My father had flown in 28 terrifying raids over Fortress Europe in 1943 and 1944, including a mission over Nuremberg that saw 94 Allied bombers go down and one over Berlin that lost 73. A street barricade in Rheims, however, was to be his last fight of the Second World War. He later said that it was the first battle that totally frightened him, because it was the first he had fought on the ground. Using air-dropped weapons, he and his underground forces engaged German troops in a vicious fire-fight, successfully fending off three ferocious attacks until U.S. troops entered the city and forced the enemy to capitulate.
Days later, my father was in London. He sent a telegram to my grandmother telling her he was alive and well. She cried happily.
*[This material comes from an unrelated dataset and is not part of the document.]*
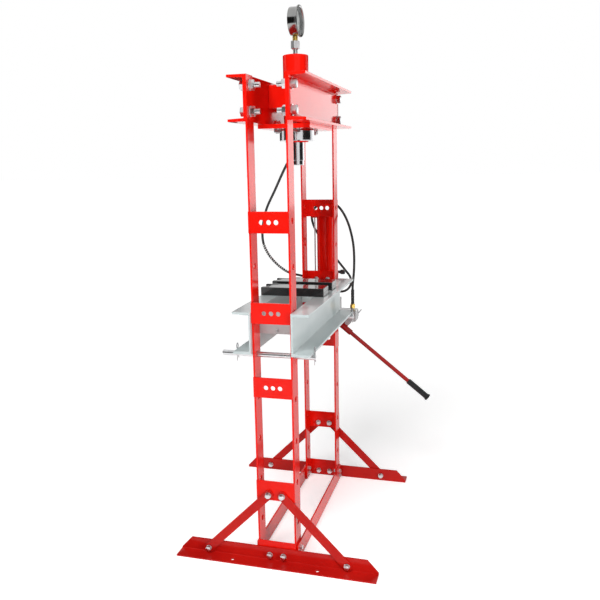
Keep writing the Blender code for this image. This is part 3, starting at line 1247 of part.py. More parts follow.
def guard_points(line):
    """One helix round the hose between two of its places, with a short straight lead at each end."""
    joints = [Vector(point) for point in line]
    ends = []
    for target in (GUARD_START_POINT, GUARD_END_POINT):
        nearest = min(range(len(joints)), key=lambda number: (joints[number] - Vector(target)).length)
        ends.append(nearest)
    first, last = ends
    stretch = joints[first : last + 1]
    run = [0.0]
    for a, b in zip(stretch, stretch[1:]):
        run.append(run[-1] + (b - a).length)
    radius = (HOSE_RADIUS + SEAT_GAP + GUARD_WIRE_RADIUS) / math.cos(math.pi / GUARD_POINTS_PER_CURL)
    radius += SEAT_GAP
    total = GUARD_CURLS * GUARD_POINTS_PER_CURL
    tangents = [(b - a).normalized() for a, b in zip(stretch, stretch[1:])]
    sides = [tangents[0].orthogonal().normalized()]
    for before, after in zip(tangents, tangents[1:]):
        sides.append(before.rotation_difference(after) @ sides[-1])
    points = []
    for step in range(total + 1):
        at = run[-1] * step / total
        number = min(len(tangents) - 1, max(0, int(np.searchsorted(run, at)) - 1))
        centre = stretch[number] + tangents[number] * (at - run[number])
        turn = Matrix.Rotation(math.tau * step / GUARD_POINTS_PER_CURL, 3, tangents[number])
        points.append(centre + turn @ (sides[number] * radius))
    lead = 2 * GUARD_WIRE_RADIUS
    points.insert(0, points[0] + (points[0] - points[1]).normalized() * lead)
    points.append(points[-1] + (points[-1] - points[-2]).normalized() * lead)
    return points


def least_gap(points, wire_radius, near):
    """The least clear distance between stretches of one wire that are more than some points apart."""
    line = np.array(points)
    fine = np.concatenate([np.linspace(a, b, GAP_STEPS, endpoint=False) for a, b in zip(line, line[1:])])
    number = np.arange(len(fine)) / GAP_STEPS
    apart = np.linalg.norm(fine[:, None] - fine[None], axis=2)
    far = np.abs(number[:, None] - number[None]) > near
    return float(apart[far].min() - 2 * wire_radius)


def make_hose():
    """The pressure hose, its end fittings and the spring guard round its first bend."""
    port_z = BARREL_SEAT_Z + PORT_HEIGHT
    start = (BARREL_RADIUS + SEAT_GAP, 0, port_z)
    ram_end = make_fitting("ram_hose_fitting", start, (1, 0, 0), RAM_FERRULE_LENGTH)
    port = (PUMP_X, -PUMP_PORT_REACH, PUMP_SHELF_TOP + SEAT_GAP)
    pump_end = make_fitting("pump_hose_fitting", port, (0, 0, 1), PUMP_FERRULE_LENGTH)
    first = ram_end + Vector((SEAT_GAP, 0, 0))
    last = pump_end + Vector((0, 0, SEAT_GAP))
    route = [first, *[Vector(point) for point in HOSE_ROUTE], last]
    line = smooth_line(route, HOSE_POINT_SPACING)
    tube("pressure_hose", line, HOSE_RADIUS, BLACK_RUBBER, 2)
    length = sum(np.linalg.norm(b - a) for a, b in zip(line, line[1:]))
    fine = smooth_line(route, HOSE_RADIUS)
    along = np.diff(fine, axis=0)
    along /= np.linalg.norm(along, axis=1)[:, None]
    turns = np.arccos(np.clip((along[1:] * along[:-1]).sum(1), -1, 1))
    tightest = HOSE_RADIUS / turns.max()
    worst = fine[int(turns.argmax()) + 1]
    print(f"hose: {len(line)} points, {length:.3f} m, tightest bend {tightest:.4f} m at {worst.round(3)}")
    helix = guard_points(line)
    gap = least_gap(helix, GUARD_WIRE_RADIUS, GUARD_POINTS_PER_CURL / 2)
    print(f"spring guard: {GUARD_CURLS} curls, least gap to itself {gap * 1000:.2f} mm")
    assert gap > GUARD_LEAST_GAP
    tube("hose_spring_guard", helix, GUARD_WIRE_RADIUS, BLACK_PAINT, 1)


make_posts()
make_cross_plates()
make_feet()
make_braces()
make_ties()
make_beams()
make_head()
make_ram()
make_gauge()
make_bed()
make_pins()
make_pump_block()
make_plunger()
make_lever()
make_tank()
make_bracket()
make_release_valve()
make_hose()
print("pieces:", sum(thing.type != "EMPTY" for thing in PARTS.objects), "origin at", press.location[:])
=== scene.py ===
# %% [markdown]
# # A hydraulic shop press
#
# A shop press is a tall steel frame with a ram at the top and a bed that is pinned at the height
# the work needs. This lesson dresses a finished solid model of one: every flat gets the small
# rounded edge that catches light, every round piece gets a fine turned surface, and paint, plated
# steel and rubber get materials that change over the surface as the real ones do.
#
# The solid model fixes every size and place, so nothing here is fitted by eye. A flat plate keeps
# the model's own shape, and a new piece takes its place from the box of the solid it stands for.

# %% Load the solid model
import math

import bmesh
import bpy
import numpy as np
from mathutils import Matrix, Vector


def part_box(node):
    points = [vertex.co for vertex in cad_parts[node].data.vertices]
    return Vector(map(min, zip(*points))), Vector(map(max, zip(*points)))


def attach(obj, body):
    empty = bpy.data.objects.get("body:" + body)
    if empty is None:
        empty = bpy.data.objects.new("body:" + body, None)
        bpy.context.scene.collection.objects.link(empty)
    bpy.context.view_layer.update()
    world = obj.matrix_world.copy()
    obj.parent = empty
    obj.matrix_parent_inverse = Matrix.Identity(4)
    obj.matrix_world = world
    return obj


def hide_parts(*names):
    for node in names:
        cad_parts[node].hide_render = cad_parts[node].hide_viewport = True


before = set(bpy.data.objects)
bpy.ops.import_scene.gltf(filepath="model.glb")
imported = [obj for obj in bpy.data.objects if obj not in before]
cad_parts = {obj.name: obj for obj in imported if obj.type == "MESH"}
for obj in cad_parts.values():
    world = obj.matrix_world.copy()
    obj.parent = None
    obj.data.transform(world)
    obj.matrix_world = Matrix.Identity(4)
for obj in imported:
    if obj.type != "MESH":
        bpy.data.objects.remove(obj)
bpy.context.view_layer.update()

SCENE = bpy.context.scene
SCENE.view_settings.view_transform = "Standard"

# %% [markdown]
# ## Where things are
#
# The press is easiest to measure from the middle of its ram. The ring nut sits round that axis,
# so the middle of its box gives it, and `at` turns a place measured from the ram into the scene's.

# %% Places measured from the ram
NUT_LOW, NUT_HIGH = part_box("ring_nut")
RAM_AXIS = Vector(((NUT_LOW.x + NUT_HIGH.x) / 2, (NUT_LOW.y + NUT_HIGH.y) / 2, 0))
X, Y, Z = Vector((1, 0, 0)), Vector((0, 1, 0)), Vector((0, 0, 1))
FRONT = -Y


def at(x, y, z):
    """A place measured from the ram's axis and the floor."""
    return RAM_AXIS + Vector((x, y, z))


print("ram axis at", [round(value, 5) for value in RAM_AXIS])

# %% [markdown]
# ## The camera
#
# The photograph looks along the press from its left end, a little from the front and from just
# under the head. Three small turns of a level view, roll, pitch and heading, say this more
# clearly than a matrix does, so the camera's own axes are built from them.

# %% Camera
CAMERA_PLACE, FOCAL_LENGTH, SENSOR_WIDTH = (-2.43935, -0.63362, 1.3336), 41.95, 36.0
roll, pitch, heading = math.radians(-2.013), math.radians(10.977), math.radians(15.824)
lens = bpy.data.cameras.new("photo_camera")
lens.lens, lens.sensor_width = FOCAL_LENGTH, SENSOR_WIDTH
camera = bpy.data.objects.new("photo_camera", lens)
SCENE.collection.objects.link(camera)
turn = Matrix.Rotation(roll, 3, "X") @ Matrix.Rotation(pitch, 3, "Y") @ Matrix.Rotation(heading, 3, "Z")
right, up, back = turn @ -Y, turn @ Z, turn @ -X
camera.matrix_world = Matrix.Translation(CAMERA_PLACE) @ Matrix((right, up, back)).transposed().to_4x4()
SCENE.camera = camera
print("camera looks along", [round(-value, 3) for value in back])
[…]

My great-grandmother was unsurprised; the joss sticks had told her he was safe.
The war in the air and the war on the ground of World War Two were not my father’s last. While the Korean War occupied the minds of most Canadians in the early 1950s, he was seconded to the Royal Air Force to serve as a counter-insurgency specialist in the Malay States. The British were fighting a jungle war with Chinese, Malaysian and Indian communists.
My father interrogated more than 300 prisoners, making good use of his fluent Cantonese and Mandarin. He served under Sir Maurice Oldfield, the late British master spy said to have been the model for novelist John le Carre’s fictional character George Smiley.
In 1967, after 25 years of continuous service, including stints in London and Washington, my father retired from the RCAF with the rank of squadron leader, the most decorated Chinese Canadian ever. Included among his honours was the Croix de Guerre, silver star, awarded by the French government.
Retirement from active military duty did not end his public service. Joining the Department of Employment and Immigration in 1967 as an intelligence analyst, he rose to become the department’s chief of immigration intelligence for the British Columbia-Yukon region at a time when Asian youth gangs were a growing presence. Once, my father and some local detectives were in a Vancouver restaurant, observing the noisy antics of some Chinese gang members. He went over and had a quiet little chat with them. The gang members looked around at the detectives, mouths agape, then stood up and immediately left.
When my father rejoined his party, he was asked, “How did you manage to get them to do that?” Sam laughingly said, “I just told them who I was and that if they did not quiet down, I was going to hold an immigration meeting right then and there, and they would all be gone first thing in the morning.”
Kam Len Douglas Sam, the eldest of nine children born to Mr. and Mrs. Sam Wing Wo, who immigrated to Victoria from Yin Ping in the vicinity of Canton, China, retired from his final war in 1983. He died in 1989 at age 71.
When he was a teenager at Victoria High School, someone inscribed in his yearbook, “Doug has aspirations to become the Chinese Lindbergh.” I think that from the time he was old enough to see the blue sky, he wanted to grasp it; he wanted to fly. And so he did.